__Exercise goal__.
Wherever a line holds the string "from", copy that line.

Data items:
Start

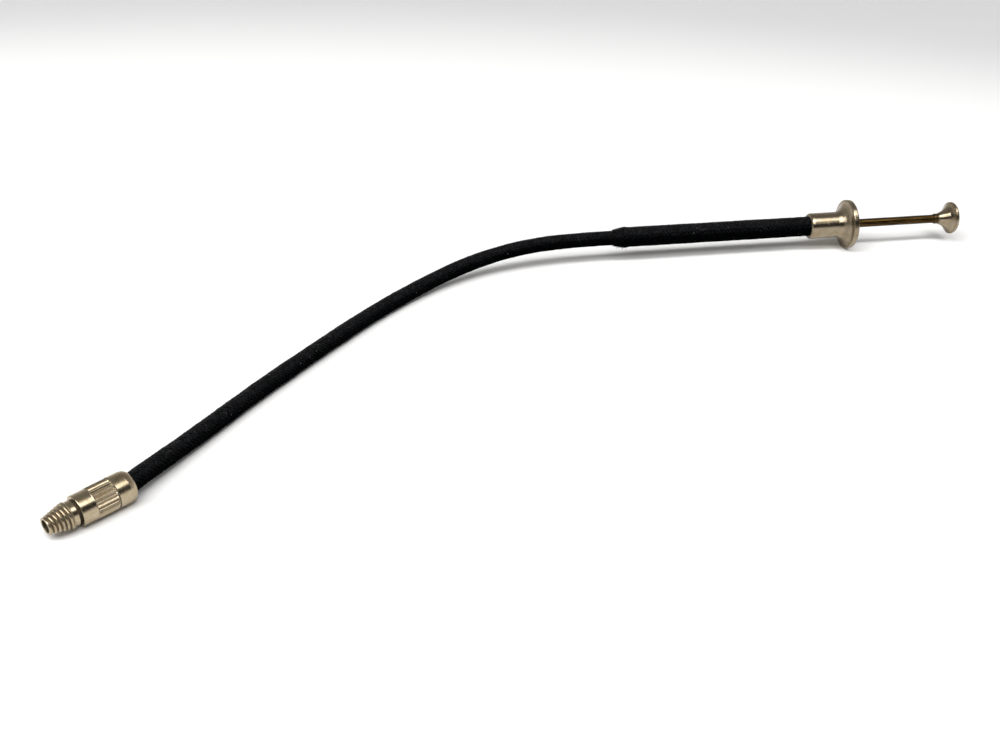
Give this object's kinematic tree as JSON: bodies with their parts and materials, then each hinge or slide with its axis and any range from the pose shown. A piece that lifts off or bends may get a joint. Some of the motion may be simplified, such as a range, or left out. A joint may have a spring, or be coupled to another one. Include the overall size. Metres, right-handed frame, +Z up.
{
  "type": "cable shutter release",
  "caption": "Braided cable release for a camera shutter: threaded swivelling tip with a pin, flexible cable, and a finger-flange handle with a sprung thumb plunger.",
  "frame": {"origin": "centre of the knurled collar's front face, on the axis of the tapered thread; the table the object rests on is at z = -2.47 mm", "axes": "-X points out of the threaded tip, +X back along the collar; +Z is up, away from the table; the cable runs towards +X and the handle ends towards +X and -Y"},
  "size_m": [0.1839, 0.0687, 0.0102],
  "materials": {
    "aged_nickel": "aged nickel plate on brass, semi-bright, yellowed and lightly scuffed",
    "tarnished_brass": "dark golden-brown tarnish with streaks along its length",
    "plain_brass": "turned, unplated",
    "wire_steel": "drawn, bright",
    "conduit_steel": "close-wound wire, dull",
    "black_cotton_braid": "tight diagonal braid of waxed black cotton yarn, slightly fuzzy, dusty in places"
  },
  "bodies": {
    "camera_end": {"threaded_nipple": "aged_nickel", "knurled_collar": "aged_nickel"},
    "pin": {"release_pin": "wire_steel"},
    "cable_end": {"cable_end_ferrule": "plain_brass", "cable_braid_0": "black_cotton_braid", "cable_conduit_0": "conduit_steel", "core_wire_0": "wire_steel"},
    "cable_1": {"cable_braid_1": "black_cotton_braid", "cable_conduit_1": "conduit_steel", "core_wire_1": "wire_steel"},
    "cable_2": {"cable_braid_2": "black_cotton_braid", "cable_conduit_2": "conduit_steel", "core_wire_2": "wire_steel"},
    "cable_3": {"cable_braid_3": "black_cotton_braid", "cable_conduit_3": "conduit_steel", "core_wire_3": "wire_steel"},
    "cable_4": {"cable_braid_4": "black_cotton_braid", "cable_conduit_4": "conduit_steel", "core_wire_4": "wire_steel"},
    "cable_5": {"cable_braid_5": "black_cotton_braid", "cable_conduit_5": "conduit_steel", "core_wire_5": "wire_steel"},
    "cable_6": {"cable_braid_6": "black_cotton_braid", "cable_conduit_6": "conduit_steel", "core_wire_6": "wire_steel"},
    "cable_7": {"cable_braid_7": "black_cotton_braid", "cable_conduit_7": "conduit_steel", "core_wire_7": "wire_steel"},
    "handle": {"cable_braid_8": "black_cotton_braid", "cable_conduit_8": "conduit_steel", "core_wire_8": "wire_steel", "handle_braid": "black_cotton_braid", "barrel_tube": "plain_brass", "conduit_socket": "plain_brass", "spring_seat": "plain_brass", "return_spring": "wire_steel", "rod_guide_bush": "plain_brass", "finger_flange": "aged_nickel"},
    "plunger": {"plunger_rod": "tarnished_brass", "plunger_stop": "plain_brass", "thumb_button": "aged_nickel"}
  },
  "joints": [
    {"name": "flex_1_sideways", "type": "hinge", "parent": "cable_1", "child": "cable_end", "pos_m": [0.01499, 0.00213, -0.00028], "axis": [0.0639, 0.0194, 0.9978], "range_deg": [-30, 30]},
    {"name": "flex_2_upward", "type": "hinge", "parent": "cable_2", "child": "cable_1", "pos_m": [0.02938, 0.00632, -0.00084], "axis": [-0.2632, 0.9648, 0], "range_deg": [-30, 30]},
    {"name": "flex_3_sideways", "type": "hinge", "parent": "cable_3", "child": "cable_2", "pos_m": [0.04395, 0.00989, -0.00088], "axis": [0.0002, 0, 1], "range_deg": [-30, 30]},
    {"name": "flex_4_upward", "type": "hinge", "parent": "cable_4", "child": "cable_3", "pos_m": [0.05863, 0.01296, -0.00088], "axis": [-0.1973, 0.9804, 0], "range_deg": [-30, 30]},
    {"name": "flex_5_sideways", "type": "hinge", "parent": "cable_4", "child": "cable_5", "pos_m": [0.07343, 0.01534, -0.00081], "axis": [-0.0206, -0.002, 0.9998], "range_deg": [-30, 30]},
    {"name": "flex_6_upward", "type": "hinge", "parent": "cable_5", "child": "cable_6", "pos_m": [0.08835, 0.01509, 0.0002], "axis": [-0.1514, -0.9885, 0], "range_deg": [-30, 30]},
    {"name": "flex_7_sideways", "type": "hinge", "parent": "cable_6", "child": "cable_7", "pos_m": [0.10237, 0.01031, 0.00202], "axis": [-0.0905, 0.0484, 0.9947], "range_deg": [-30, 30]},
    {"name": "flex_8_upward", "type": "hinge", "parent": "cable_7", "child": "handle", "pos_m": [0.11486, 0.00207, 0.00267], "axis": [-0.6056, -0.7958, 0], "range_deg": [-30, 30]},
    {"name": "collar_swivel", "type": "hinge", "parent": "cable_end", "child": "camera_end", "pos_m": [0.005, 0, 0], "axis": [1, 0, 0], "continuous": true},
    {"name": "release_pin_slide", "type": "slide", "parent": "camera_end", "child": "pin", "axis": [-1, 0, 0], "range_m": [0, 0.0095]},
    {"name": "plunger_press", "type": "slide", "parent": "handle", "child": "plunger", "axis": [-0.7733, 0.6341, 0], "range_m": [0, 0.0095], "stiffness_N_per_m": 120, "deforming": ["return_spring"]}
  ],
  "couplings": [
    {"joint": "release_pin_slide", "follows": "plunger_press", "ratio": 1}
  ]
}
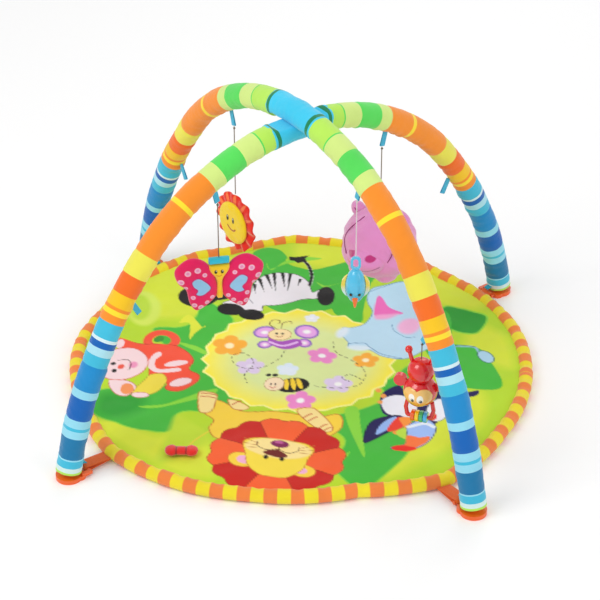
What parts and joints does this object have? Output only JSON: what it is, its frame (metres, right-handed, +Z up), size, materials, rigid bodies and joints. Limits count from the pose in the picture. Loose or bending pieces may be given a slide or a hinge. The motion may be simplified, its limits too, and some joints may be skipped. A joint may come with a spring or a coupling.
{
  "type": "activity play gym",
  "caption": "Round padded play mat under two crossed padded arches with clipped feet, ribbon loops and hanging soft toys and rattles.",
  "frame": {"origin": "middle of the mat's underside, on the floor", "axes": "+Z up, -Y to the front of the gym, +X to the right"},
  "size_m": [0.8499, 0.85, 0.567],
  "materials": {
    "underlay_cloth": "plain off-white non-woven underside",
    "wadding": "white polyester wadding",
    "printed_cotton": "printed cotton, matt",
    "piping_cloth": "orange and yellow striped cotton",
    "red_velour": "short red pile",
    "orange_webbing": "ribbed webbing",
    "orange_plastic": "moulded, satin",
    "teal_ribbon": "woven ribbon",
    "blue_ribbon": "woven ribbon",
    "pole_plastic": "extruded polypropylene",
    "connector_plastic": "moulded",
    "foam": "soft polyester roll",
    "striped_sleeve": "brushed polyester printed with bands",
    "crown_cloth": "brushed polyester",
    "white_cord": "twisted white cord",
    "twine": "thin brown twine",
    "petal_felt": "red and salmon plush petals",
    "yellow_felt": "short yellow pile",
    "red_felt": "short red pile",
    "butterfly_felt": "magenta printed plush",
    "blue_felt": "short cyan pile",
    "pink_plush": "short pink plush with darker seams",
    "wing_plastic": "moulded, glossy",
    "beak_plastic": "moulded, glossy",
    "black_plastic": "glossy",
    "pellet_plastic": "small round pellets",
    "sky_plastic": "moulded, glossy",
    "peach_plastic": "moulded, glossy",
    "bead_orange": "moulded, glossy",
    "bead_yellow": "moulded, glossy",
    "bead_green": "moulded, glossy",
    "bead_blue": "moulded, glossy",
    "red_plastic": "moulded, glossy"
  },
  "bodies": {
    "mat_and_lower_arch": {"lower_arch_connector": "connector_plastic", "lower_arch_crown_cover": "crown_cloth", "lower_arch_crown_padding": "foam", "lower_arch_foot_clips": "orange_plastic", "lower_arch_hem_tabs": "teal_ribbon", "lower_arch_padding_back": "foam", "lower_arch_padding_front": "foam", "lower_arch_pole_back": "pole_plastic", "lower_arch_pole_front": "pole_plastic", "lower_arch_ribbon_loops": "blue_ribbon", "lower_arch_sleeve_back": "striped_sleeve", "lower_arch_sleeve_front": "striped_sleeve", "mat_bow": "red_velour", "mat_foot_straps": "orange_webbing", "mat_piping": "piping_cloth", "mat_printed_top": "printed_cotton", "mat_underlay": "underlay_cloth", "mat_wadding": "wadding"},
    "upper_arch": {"upper_arch_connector": "connector_plastic", "upper_arch_crown_cover": "crown_cloth", "upper_arch_crown_padding": "foam", "upper_arch_foot_clips": "orange_plastic", "upper_arch_hem_tabs": "teal_ribbon", "upper_arch_padding_back": "foam", "upper_arch_padding_front": "foam", "upper_arch_pole_back": "pole_plastic", "upper_arch_pole_front": "pole_plastic", "upper_arch_ribbon_loops": "blue_ribbon", "upper_arch_sleeve_back": "striped_sleeve", "upper_arch_sleeve_front": "striped_sleeve"},
    "flower_cord": {"flower_cord": "twine"},
    "flower": {"flower_back": "red_felt", "flower_face": "yellow_felt", "flower_petals": "petal_felt"},
    "butterfly_cord": {"butterfly_cord": "twine"},
    "butterfly": {"butterfly_body": "yellow_felt", "butterfly_cap": "blue_felt", "butterfly_wings": "butterfly_felt"},
    "hippo_cord": {"hippo_cord": "twine"},
    "hippo": {"hippo_body": "pink_plush", "hippo_ears": "pink_plush", "hippo_muzzle": "pink_plush"},
    "bird_cord": {"bird_cord": "white_cord"},
    "bird": {"bird_back_shell": "sky_plastic", "bird_beak": "beak_plastic", "bird_eyes": "black_plastic", "bird_front_shell": "sky_plastic", "bird_pellets": "pellet_plastic", "bird_wings": "wing_plastic"},
    "monkey_cord": {"monkey_cord": "twine"},
    "monkey": {"monkey_back_shell": "red_plastic", "monkey_face": "peach_plastic", "monkey_front_shell": "red_plastic", "monkey_handle": "red_plastic", "monkey_hat": "red_plastic", "monkey_pellets": "pellet_plastic"},
    "monkey_bead_blue": {"monkey_bead_blue": "bead_blue"},
    "monkey_bead_green": {"monkey_bead_green": "bead_green"},
    "monkey_bead_orange": {"monkey_bead_orange": "bead_orange"},
    "monkey_bead_yellow": {"monkey_bead_yellow": "bead_yellow"}
  },
  "joints": [
    {"name": "fold", "type": "hinge", "parent": "mat_and_lower_arch", "child": "upper_arch", "pos_m": [0, -0.036, 0.5], "axis": [0, 0, 1], "range_deg": [0, 35]},
    {"name": "flower_swing", "type": "hinge", "parent": "upper_arch", "child": "flower_cord", "pos_m": [-0.12965, 0.09825, 0.44013], "axis": [-0.6947, 0.7193, 0], "range_deg": [-15, 15]},
    {"name": "flower_twist", "type": "hinge", "parent": "flower_cord", "child": "flower", "pos_m": [-0.12965, 0.09825, 0.30083], "axis": [0, 0, 1], "range_deg": [-60, 60]},
    {"name": "butterfly_swing", "type": "hinge", "parent": "mat_and_lower_arch", "child": "butterfly_cord", "pos_m": [-0.12061, -0.15247, 0.42971], "axis": [-0.7193, -0.6947, 0], "range_deg": [-15, 15]},
    {"name": "butterfly_twist", "type": "hinge", "parent": "butterfly_cord", "child": "butterfly", "pos_m": [-0.12061, -0.15247, 0.32241], "axis": [0, 0, 1], "range_deg": [-60, 60]},
    {"name": "hippo_swing", "type": "hinge", "parent": "mat_and_lower_arch", "child": "hippo_cord", "pos_m": [0.13383, 0.09323, 0.41964], "axis": [0.7193, 0.6947, 0], "range_deg": [-15, 15]},
    {"name": "hippo_twist", "type": "hinge", "parent": "hippo_cord", "child": "hippo", "pos_m": [0.13383, 0.09323, 0.29434], "axis": [0, 0, 1], "range_deg": [-60, 60]},
    {"name": "bird_swing", "type": "hinge", "parent": "upper_arch", "child": "bird_cord", "pos_m": [0.11384, -0.15389, 0.45332], "axis": [0.6947, -0.7193, 0], "range_deg": [-15, 15]},
    {"name": "bird_twist", "type": "hinge", "parent": "bird_cord", "child": "bird", "pos_m": [0.11384, -0.15389, 0.34202], "axis": [0, 0, 1], "range_deg": [-60, 60]},
    {"name": "monkey_swing", "type": "hinge", "parent": "upper_arch", "child": "monkey_cord", "pos_m": [0.23757, -0.28201, 0.26403], "axis": [0.6947, -0.7193, 0], "range_deg": [-15, 15]},
    {"name": "monkey_twist", "type": "hinge", "parent": "monkey_cord", "child": "monkey", "pos_m": [0.23757, -0.28201, 0.23073], "axis": [0, 0, 1], "range_deg": [-20, 60]},
    {"name": "monkey_bead_blue_spin", "type": "hinge", "parent": "monkey", "child": "monkey_bead_blue", "pos_m": [0.23757, -0.28201, 0.11373], "axis": [0.9848, -0.1736, 0], "continuous": true},
    {"name": "monkey_bead_green_spin", "type": "hinge", "parent": "monkey", "child": "monkey_bead_green", "pos_m": [0.23757, -0.28201, 0.11373], "axis": [0.9848, -0.1736, 0], "continuous": true},
    {"name": "monkey_bead_orange_spin", "type": "hinge", "parent": "monkey", "child": "monkey_bead_orange", "pos_m": [0.23757, -0.28201, 0.11373], "axis": [0.9848, -0.1736, 0], "continuous": true},
    {"name": "monkey_bead_yellow_spin", "type": "hinge", "parent": "monkey", "child": "monkey_bead_yellow", "pos_m": [0.23757, -0.28201, 0.11373], "axis": [0.9848, -0.1736, 0], "continuous": true}
  ]
}
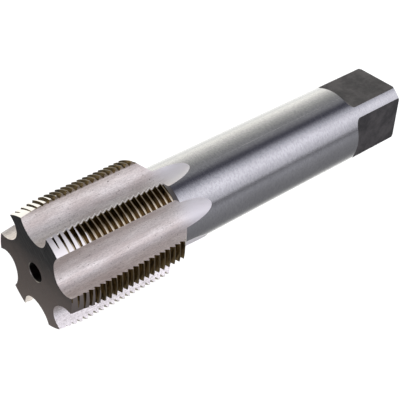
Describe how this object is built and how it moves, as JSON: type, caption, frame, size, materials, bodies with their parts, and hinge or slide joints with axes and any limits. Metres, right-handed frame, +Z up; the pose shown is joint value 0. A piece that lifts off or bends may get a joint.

End

__Exercise solution__.
Give this object's kinematic tree as JSON: bodies with their parts and materials, then each hinge or slide with its axis and any range from the pose shown. A piece that lifts off or bends may get a joint. Some of the motion may be simplified, such as a range, or left out. A joint may have a spring, or be coupled to another one. Include the overall size. Metres, right-handed frame, +Z up.
  "frame": {"origin": "centre of the knurled collar's front face, on the axis of the tapered thread; the table the object rests on is at z = -2.47 mm", "axes": "-X points out of the threaded tip, +X back along the collar; +Z is up, away from the table; the cable runs towards +X and the handle ends towards +X and -Y"},
What parts and joints does this object have? Output only JSON: what it is, its frame (metres, right-handed, +Z up), size, materials, rigid bodies and joints. Limits count from the pose in the picture. Loose or bending pieces may be given a slide or a hinge. The motion may be simplified, its limits too, and some joints may be skipped. A joint may come with a spring or a coupling.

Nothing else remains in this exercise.